Турция тоже решила противодействовать вмешательству в свои внутренние дела, но очень интересными мерами. В 1876 году она объявила банкротство, и отказалась платить по всем внешним долгам. Эта мера задела всех, даже Англию, и «добро» на раздел Османской империи в конце концов дали все великие державы. 9 июня 1876 года вечером на банкете у барона Ротшильда Дизраэли буквально сразил российского посла графа Шувалова своим предложением: «Если Россия в настоящий момент скажет нам, чего она хочет, то мы сумеем договориться, но пусть она сделает это прямо, а не через посредников…». На утро, на приеме российского посла, он продолжил: «Ни я, ни мое правительство не доверяем великим державам, управляемым мудрыми мужьями с консервативными принципами. Я не доверяю вам как в Азии, так и в Турции. Что же касается Азии, то на днях я провозгласил новую политику: я не стану оспаривать там ваши действия или проверять наращивание ваших сил, мы только попросим вас не предпринимать ничего в направлении Афганистана, что могло бы угрожать нашим азиатским владениям. Также я не стану подозревать вашу политику в Турции.
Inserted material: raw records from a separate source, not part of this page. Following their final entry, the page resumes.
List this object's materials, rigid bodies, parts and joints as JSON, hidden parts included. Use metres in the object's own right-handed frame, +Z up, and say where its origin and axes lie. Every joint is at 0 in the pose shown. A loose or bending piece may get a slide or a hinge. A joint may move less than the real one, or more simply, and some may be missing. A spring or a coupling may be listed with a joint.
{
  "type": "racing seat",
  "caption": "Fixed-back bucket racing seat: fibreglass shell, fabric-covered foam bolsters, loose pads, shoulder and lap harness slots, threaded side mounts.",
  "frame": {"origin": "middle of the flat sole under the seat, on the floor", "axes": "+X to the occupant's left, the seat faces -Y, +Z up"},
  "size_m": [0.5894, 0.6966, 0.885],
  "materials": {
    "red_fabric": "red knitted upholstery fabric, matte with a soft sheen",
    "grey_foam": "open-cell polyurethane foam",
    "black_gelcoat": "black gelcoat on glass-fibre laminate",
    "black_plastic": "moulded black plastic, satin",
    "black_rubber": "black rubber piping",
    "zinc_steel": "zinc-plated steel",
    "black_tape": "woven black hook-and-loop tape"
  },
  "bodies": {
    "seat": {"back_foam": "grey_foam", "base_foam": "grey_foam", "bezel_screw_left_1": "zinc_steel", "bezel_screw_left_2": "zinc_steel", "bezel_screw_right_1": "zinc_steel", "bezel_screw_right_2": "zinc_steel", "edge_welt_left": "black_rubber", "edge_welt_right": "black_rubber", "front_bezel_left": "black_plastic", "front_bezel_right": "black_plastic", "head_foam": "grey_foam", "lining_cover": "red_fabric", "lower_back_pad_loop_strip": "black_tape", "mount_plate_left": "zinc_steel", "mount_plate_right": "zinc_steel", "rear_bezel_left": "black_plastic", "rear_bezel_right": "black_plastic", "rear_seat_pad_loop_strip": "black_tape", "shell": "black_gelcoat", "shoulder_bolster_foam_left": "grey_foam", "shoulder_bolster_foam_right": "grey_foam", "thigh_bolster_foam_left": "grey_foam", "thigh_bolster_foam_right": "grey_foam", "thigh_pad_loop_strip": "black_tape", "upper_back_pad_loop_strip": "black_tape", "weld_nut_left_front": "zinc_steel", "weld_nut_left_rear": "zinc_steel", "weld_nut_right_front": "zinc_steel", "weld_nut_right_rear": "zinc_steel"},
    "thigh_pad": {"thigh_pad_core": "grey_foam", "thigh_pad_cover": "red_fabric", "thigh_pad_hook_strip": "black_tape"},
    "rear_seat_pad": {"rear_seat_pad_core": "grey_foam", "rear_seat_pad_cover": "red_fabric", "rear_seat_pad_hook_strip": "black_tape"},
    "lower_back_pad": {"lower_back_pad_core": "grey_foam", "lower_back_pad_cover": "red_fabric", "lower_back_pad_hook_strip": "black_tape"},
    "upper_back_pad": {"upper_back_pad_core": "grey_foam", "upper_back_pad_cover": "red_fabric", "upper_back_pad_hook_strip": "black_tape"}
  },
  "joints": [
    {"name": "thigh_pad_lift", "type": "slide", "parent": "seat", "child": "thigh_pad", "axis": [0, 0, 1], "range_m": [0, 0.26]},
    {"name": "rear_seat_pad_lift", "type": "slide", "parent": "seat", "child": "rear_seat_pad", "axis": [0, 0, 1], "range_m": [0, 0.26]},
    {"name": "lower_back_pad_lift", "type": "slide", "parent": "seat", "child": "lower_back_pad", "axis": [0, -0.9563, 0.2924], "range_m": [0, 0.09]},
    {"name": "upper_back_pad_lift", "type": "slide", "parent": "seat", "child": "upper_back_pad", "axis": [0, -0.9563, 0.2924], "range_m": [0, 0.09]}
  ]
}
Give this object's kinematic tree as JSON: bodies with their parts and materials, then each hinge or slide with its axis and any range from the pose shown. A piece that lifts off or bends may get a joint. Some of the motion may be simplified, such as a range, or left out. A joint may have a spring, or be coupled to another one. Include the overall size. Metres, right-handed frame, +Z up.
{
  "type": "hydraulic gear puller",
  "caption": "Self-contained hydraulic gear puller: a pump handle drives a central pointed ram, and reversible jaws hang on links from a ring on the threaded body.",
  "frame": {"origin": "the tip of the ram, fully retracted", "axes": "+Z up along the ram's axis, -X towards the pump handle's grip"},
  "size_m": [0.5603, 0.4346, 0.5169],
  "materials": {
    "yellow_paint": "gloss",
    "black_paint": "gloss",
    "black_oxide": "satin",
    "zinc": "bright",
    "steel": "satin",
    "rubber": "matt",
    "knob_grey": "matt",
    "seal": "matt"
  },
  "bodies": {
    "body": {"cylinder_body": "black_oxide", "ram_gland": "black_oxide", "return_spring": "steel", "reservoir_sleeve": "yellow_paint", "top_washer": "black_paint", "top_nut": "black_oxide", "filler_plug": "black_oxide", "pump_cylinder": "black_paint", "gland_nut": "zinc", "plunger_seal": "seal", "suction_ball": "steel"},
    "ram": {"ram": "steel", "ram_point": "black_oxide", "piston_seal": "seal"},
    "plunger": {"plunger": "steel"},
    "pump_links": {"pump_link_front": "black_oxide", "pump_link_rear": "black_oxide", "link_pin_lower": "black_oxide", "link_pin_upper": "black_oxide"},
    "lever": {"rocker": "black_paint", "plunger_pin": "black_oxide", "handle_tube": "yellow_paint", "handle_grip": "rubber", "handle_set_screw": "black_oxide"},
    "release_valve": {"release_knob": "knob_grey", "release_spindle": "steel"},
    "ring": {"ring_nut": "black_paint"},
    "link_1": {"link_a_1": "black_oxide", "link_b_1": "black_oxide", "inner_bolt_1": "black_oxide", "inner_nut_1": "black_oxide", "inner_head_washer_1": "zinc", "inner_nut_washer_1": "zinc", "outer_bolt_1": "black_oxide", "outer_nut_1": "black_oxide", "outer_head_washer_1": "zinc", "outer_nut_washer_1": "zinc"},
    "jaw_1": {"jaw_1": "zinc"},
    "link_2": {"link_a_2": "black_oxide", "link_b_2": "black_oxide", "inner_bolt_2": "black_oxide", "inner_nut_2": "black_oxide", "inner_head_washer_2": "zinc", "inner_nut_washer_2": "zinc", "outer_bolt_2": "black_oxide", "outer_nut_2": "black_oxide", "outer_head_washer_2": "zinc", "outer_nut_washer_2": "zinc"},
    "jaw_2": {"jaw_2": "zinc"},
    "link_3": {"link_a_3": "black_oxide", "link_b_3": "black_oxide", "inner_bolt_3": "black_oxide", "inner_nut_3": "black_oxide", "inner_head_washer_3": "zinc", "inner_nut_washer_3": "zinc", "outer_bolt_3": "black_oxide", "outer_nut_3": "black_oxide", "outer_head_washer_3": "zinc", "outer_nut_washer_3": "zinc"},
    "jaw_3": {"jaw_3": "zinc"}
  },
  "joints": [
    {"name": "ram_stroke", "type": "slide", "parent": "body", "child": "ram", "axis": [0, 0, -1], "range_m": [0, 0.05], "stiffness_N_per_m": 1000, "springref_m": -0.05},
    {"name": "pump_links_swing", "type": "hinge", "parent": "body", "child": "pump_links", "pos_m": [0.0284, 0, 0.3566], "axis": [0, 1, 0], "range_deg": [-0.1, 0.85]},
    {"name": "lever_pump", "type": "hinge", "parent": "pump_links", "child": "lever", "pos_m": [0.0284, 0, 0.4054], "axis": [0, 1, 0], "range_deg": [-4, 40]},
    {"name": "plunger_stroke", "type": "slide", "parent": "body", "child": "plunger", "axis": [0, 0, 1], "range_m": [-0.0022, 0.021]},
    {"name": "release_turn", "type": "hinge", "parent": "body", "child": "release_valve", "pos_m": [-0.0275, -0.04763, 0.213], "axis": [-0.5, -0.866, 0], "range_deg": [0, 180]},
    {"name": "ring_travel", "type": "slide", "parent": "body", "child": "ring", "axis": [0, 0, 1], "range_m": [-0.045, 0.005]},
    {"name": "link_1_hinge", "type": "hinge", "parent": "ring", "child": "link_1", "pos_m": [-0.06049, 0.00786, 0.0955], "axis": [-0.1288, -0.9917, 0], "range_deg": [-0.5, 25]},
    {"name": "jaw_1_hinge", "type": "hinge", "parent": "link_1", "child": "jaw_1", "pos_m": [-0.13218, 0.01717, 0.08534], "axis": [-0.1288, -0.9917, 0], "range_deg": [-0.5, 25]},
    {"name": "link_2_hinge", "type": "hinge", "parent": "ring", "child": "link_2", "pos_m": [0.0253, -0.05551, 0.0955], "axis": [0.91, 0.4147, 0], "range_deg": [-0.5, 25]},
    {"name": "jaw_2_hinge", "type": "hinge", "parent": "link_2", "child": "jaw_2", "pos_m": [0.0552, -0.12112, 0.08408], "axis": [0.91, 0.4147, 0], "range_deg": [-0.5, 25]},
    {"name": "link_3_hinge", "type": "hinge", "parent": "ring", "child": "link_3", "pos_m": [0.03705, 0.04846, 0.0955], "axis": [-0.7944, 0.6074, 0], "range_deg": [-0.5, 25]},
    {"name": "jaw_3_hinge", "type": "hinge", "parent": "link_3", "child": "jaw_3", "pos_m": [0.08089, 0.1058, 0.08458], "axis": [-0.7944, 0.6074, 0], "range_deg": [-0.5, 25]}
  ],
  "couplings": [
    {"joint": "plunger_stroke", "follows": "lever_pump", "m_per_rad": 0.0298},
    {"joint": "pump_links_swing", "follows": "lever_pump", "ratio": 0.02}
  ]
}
Я предполагаю, что такое мудрое и сильное правительство, как ваше, не стремится к поспешным действиям и ожидает, пока природа вещей не сотрет Турцию с карты Европы, что рано или поздно случится, потому что это неизбежно».
А далее начался торг.
Прежде всего, кризисом на Балканах заинтересовалась Германия. Бисмарку было очень важно сохранить Францию в дипломатической изоляции, и не дать ей возможность заключить союз с Петербургом (который из Парижа настойчиво искали). Французы же предложили русским то, из-за чего когда-то стали инициаторами Крымской войны - русский посол в Берлине Убри писал Горчакову: «Что касается Франции, которая мечтает о союзе с нами, – то она желала сделать нам приятное, поддерживая наши намерения в отношении Аттики и Константинополя». Эту мысль перехватил у французов Бисмарк – он предложил России раз и навсегда решить вопрос с Проливами, Германия на это закроет глаза, но ее цена – признать аннексию немцами Эльзаса и Лотарингии, и отказаться от поддержки Парижа. Казалось бы, какое дело России до французских оккупированных областей, и до той страны, которая 20 годами ранее бомбардировала Севастополь и высаживала десант в Петропавловске? Тем не менее, Горчаков отказывался от предложения Германии, желая сохранить «свободу рук». Мало того, Россия пригрозила Берлину войной, если тот попробует еще раз напасть на Францию. Это было не только недипломатично, это было просто глупо. Дело в том, что франко-прусский конфликт был улажен еще в апреле 1875 года, поэтому демарш Александра II и Горчакова 10 мая был выступлением постфактум, и не мог возбудить в Бисмарке ничего, кроме злости. Причем такой поступок можно логически объяснить только одним – самолюбием Горчакова. Собственно, судя по воспоминаниям Бисмарка, об этом и сказал ему Александр II: «Император согласился со мной по существу, но, закурив и смеясь, ограничился советом не принимать слишком всерьез этого старческого тщеславия».